We eventually drew the attention of a whole slew of elders and before we knew it, we were sitting in the guest room of a house surrounded by a dozen or so old men. We talked about all sorts of things until one of them, not the main elder, but an important man, started to rant at me essentially saying how useless the Americans had been in Afghanistan.
“You’ve been here for ten years!” he railed as his finale. “How many factories have you built in ten years?!?!”
My temper got the best of me. I don’t know what I was thinking, but I snapped back, “How old are you??”
There was a moment of stunned silence as all eyes turned to us.
“…What?” he finally replied.
“How old are you?” I asked again.
He grew a little less certain of himself. “Umm, maybe 50.”
“Well,” I said dryly, “how many factories have you built in 50 years?”
You could have heard a pin drop. I had one of those forehead-slapping, “did I really just say that out loud?” moments. Mouth, meet Foot. Then, without warning, the main elder and all the others threw back their heads and cackled. I think some literally rolled on the floor laughing. The man I had been speaking to gave me a long, estimating stare that slowly, slowly turned into a small smile of acknowledgement. Then he, too, began to laugh and nodded at me. After that, those guys were willing to listen to anything I had to say.
1. Afghans be crazy? Eh, who isn’t?
2. Country folk are more easy-going than city folk? Well, that’s probably true everywhere.
3. Afghans don’t like uppity women? No, I earned the respect of that whole room of old guys.
4. It’s not what you say, it’s how you say it? Ah, now we’re onto something. American culture places a lot of value on clear, direct, no-nonsense communication. Being polite is important, sure, but being “brutally honest” is something we hold pretty dear. We also value confrontation: “Speak up for yourself,” “never back down,” etc.
Afghans also respect confrontation, but only when done the right way. Being direct and straight-to-the-point is just gauche. A sign of lesser intellect. When I called the first guy out, I did so with no subtlety or grace. I came across as someone who was not worthy of debating. If I wasn’t clever enough to engage correctly, how could I possibly be smart enough to have worthwhile opinions? Might as well talk politics with a child.

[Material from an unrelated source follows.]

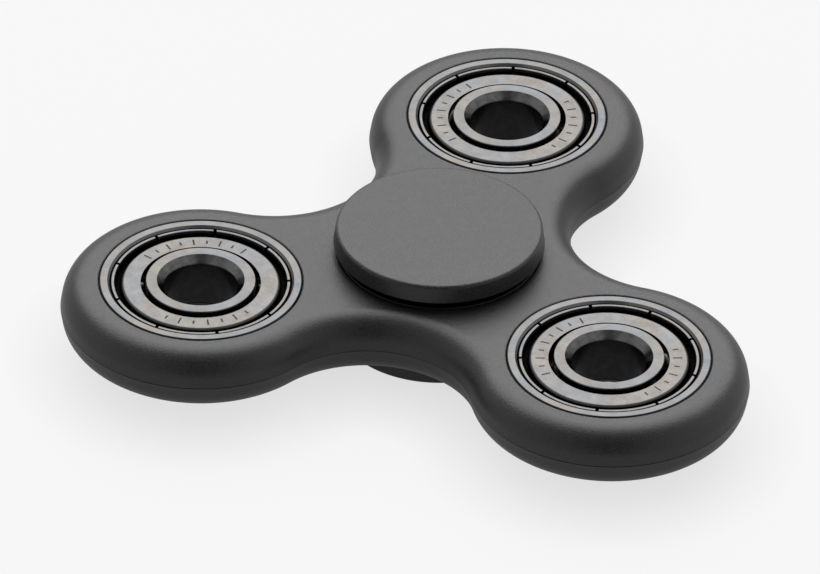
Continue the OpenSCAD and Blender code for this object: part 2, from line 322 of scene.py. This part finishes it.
def steel(name, base, rough, ring=1.0, mottle=0.25, tint=True, marks=False, bore=False, flats=None):
    """Ground or pressed steel: fine rings round the piece's own axis, cross grain and soft mottling."""
    k = Mat(name)
    tc = k.t.nodes.new("ShaderNodeTexCoord")
    sep = k.t.nodes.new("ShaderNodeSeparateXYZ")
    k.link(tc.outputs["Object"], sep.inputs[0])
    x, y, z = sep.outputs
    rad = k.math("SQRT", k.math("ADD", k.math("MULTIPLY", x, x), k.math("MULTIPLY", y, y)))
    comb = k.t.nodes.new("ShaderNodeCombineXYZ")
    k.link(k.math("MULTIPLY", rad, 1.0), comb.inputs[0])
    k.link(k.math("MULTIPLY", z, 1.0), comb.inputs[1])
    turned = k.noise(comb.outputs[0], 1 / (0.09 * MM), 3, 0.7)
    v = k.coords()
    grain = k.noise(v, 1 / (0.10 * MM), 3, 0.6)
    patch = k.noise(v, 1 / (1.3 * MM), 4, 0.6, 0.3)
    broad = k.noise(v, 1 / (5.5 * MM), 2, 0.5)
    lo = tuple(c * (1 - mottle) for c in base)
    hi = tuple(min(1, c * (1 + mottle)) for c in base)
    f = k.math("ADD", k.math("MULTIPLY", grain, 0.45), k.math("MULTIPLY", patch, 0.55))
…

But, though somewhat unintentionally, cleverness was exactly what I displayed in the second conversation. I also called him out, but not directly. He asked a question that merely implied Americans were useless. I responded by making a sharp turn that momentarily confused everyone, and then tossing his question back at him. I never denied his point about the Americans, but I also implied that Afghans haven’t done anything to help themselves either. I didn’t say it outright. I was subtle. I was clever. I proved that I was someone who could engage in witty repartee and so was a worthy and equal opponent. That meant I could be a trusted friend.